BNSF Railway Co. will spend $326 million on Minnesota railroad improvements in 2015, nearly triple the amount spent last year as the company addresses historic increases in freight and tries to speed up service that was crippled last year, officials announced Thursday.

The Texas-based railroad said it will spend the money on Minnesota rail maintenance and five new capacity expansions that should ultimately speed up trains and make the system flow better statewide.

Last year, the company spent $138 million on Minnesota rail improvements and more than $400 million in North Dakota. This year the focus is heavy in Minnesota, which faced record "challenges" last year, said BNSF spokeswoman Amy McBeth.

BNSF got caught in "a perfect storm," said Dave Christianson, rail and freight planner for the Minnesota Department of Transportation. BNSF suffered the polar vortex, relentless snowstorms and record shipments of iron ore, coal, grain and crude oil that all hit at once.

"So their service levels suffered greatly last year. And they are now making the necessary improvements to prevent that from happening again," Christianson said.

"This year they are spending a lot more than normal and will change from single tracks to double tracks. In other places, they will improve rail yards and rail sidings," he said. "When the construction is complete, that will allow them to move more trains faster and let them have trains pass each other instead of backing up. Hopefully this will reduce some of the crossing blockages in a lot of towns."

The Minnesota spending is part of a much bigger plan. "This is the third year we have spent an all-time record in our infrastructure," McBeth said. BNSF spent $4 billion in 2013 and $5.5 billion last year. This year, it will spend $6 billion to improve the 32,500 miles of track it runs in 28 states and three Canadian provinces.

In Minnesota, BNSF will construct 13 miles of double tracks from Big Lake to Becker and from Little Falls to Darling. It will also begin grading land to install tracks between Randall and Lincoln.

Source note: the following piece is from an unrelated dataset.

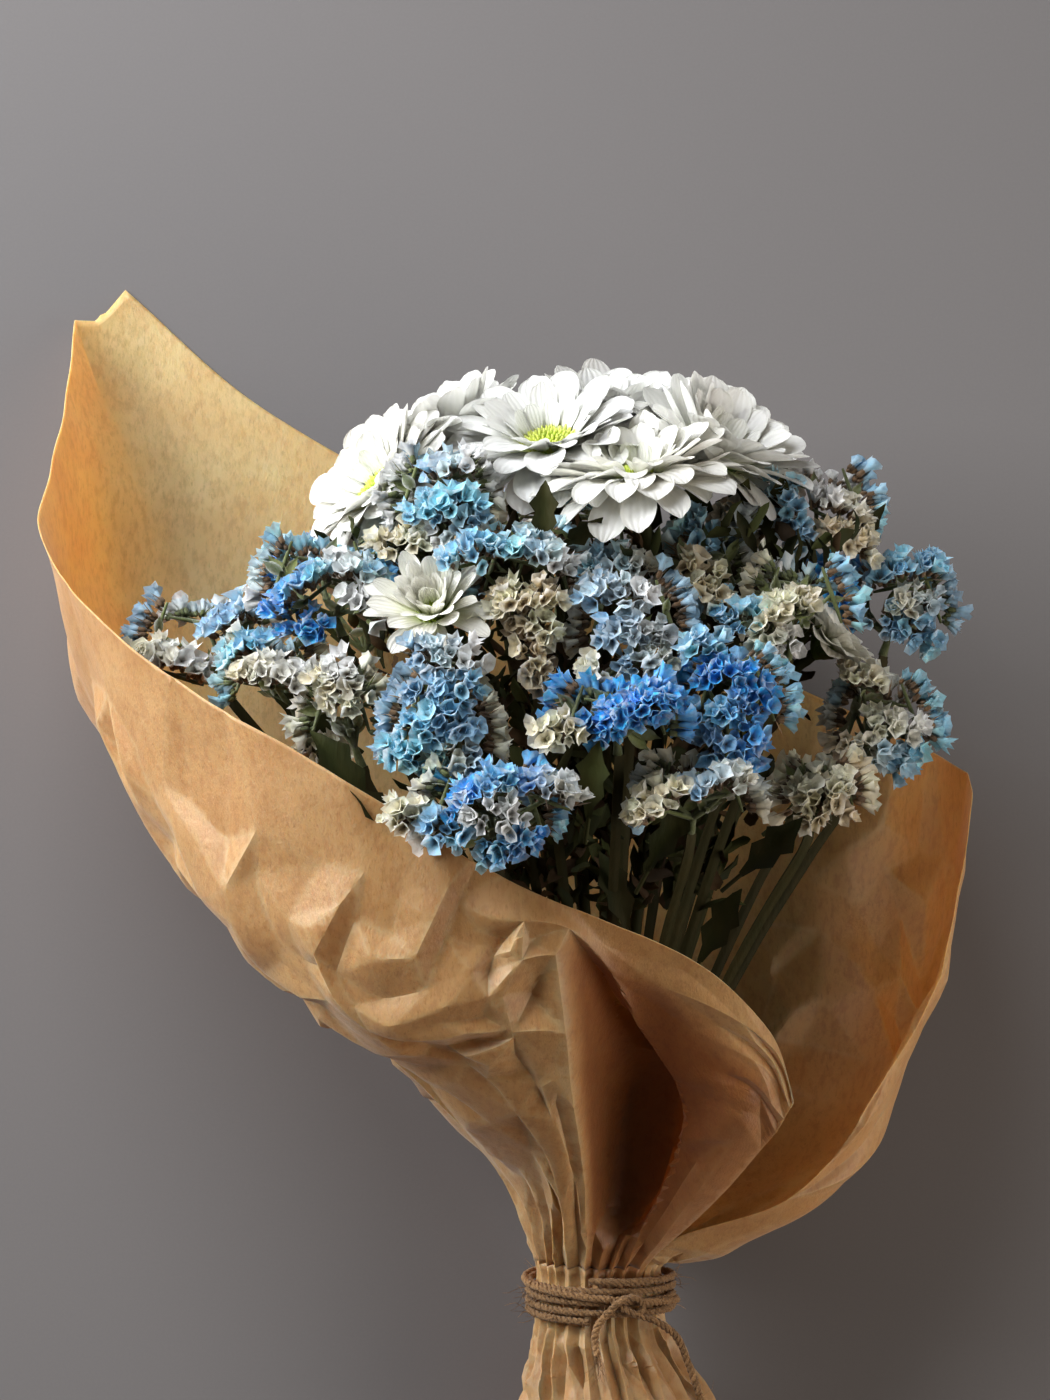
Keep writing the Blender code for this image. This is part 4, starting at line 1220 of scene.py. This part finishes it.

BNSF will install a new centralized traffic signal system that will serve its Monticello, Staples and St. Croix subdivisions. That project should improve train flow and efficiencies, officials said.

The third project involves building two miles of double tracks from BNSF's Minneapolis Junction to St. Anthony. A section in Dayton's Bluff in St. Paul will get a third track.

Lastly, the company will build a new train siding along its Noyes subdivision that will let trains on the same line pass each other.

As for maintenance projects, BNSF plans to tackle 269 miles of track surfacing and undercutting work. It also will replace 125 miles of rail and 427,000 railroad ties. There will also be signal upgrades required by the federal government, officials said.

The collective changes should improve service. BNSF runs scores of oil and freight trains through Minnesota each week. And it provides the track that runs the Northstar Commuter line and Amtrak.

The uptick in freight volume, plus accidents in recent years, have prompted regulators to evaluate traffic headaches and to newly assess potential risks at rail crossings across the state.

The closer scrutiny comes in the wake of a BNSF train derailment that happened just over a year ago 24 miles outside of Fargo N.D. The derailment resulted in explosions but no injuries.

In December, Minnesota transportation officials estimated that it will cost at least $280 million to upgrade railroad crossings on Minnesota highways and roads. The fear is that passing oil trains from North Dakota could pose a risk of explosions and fires.

McBeth said BNSF's capital spending plan had nothing to do with the state's recent study. The plans have been in the works for a while. "We invest significant sums each year so we can continue to operate safely."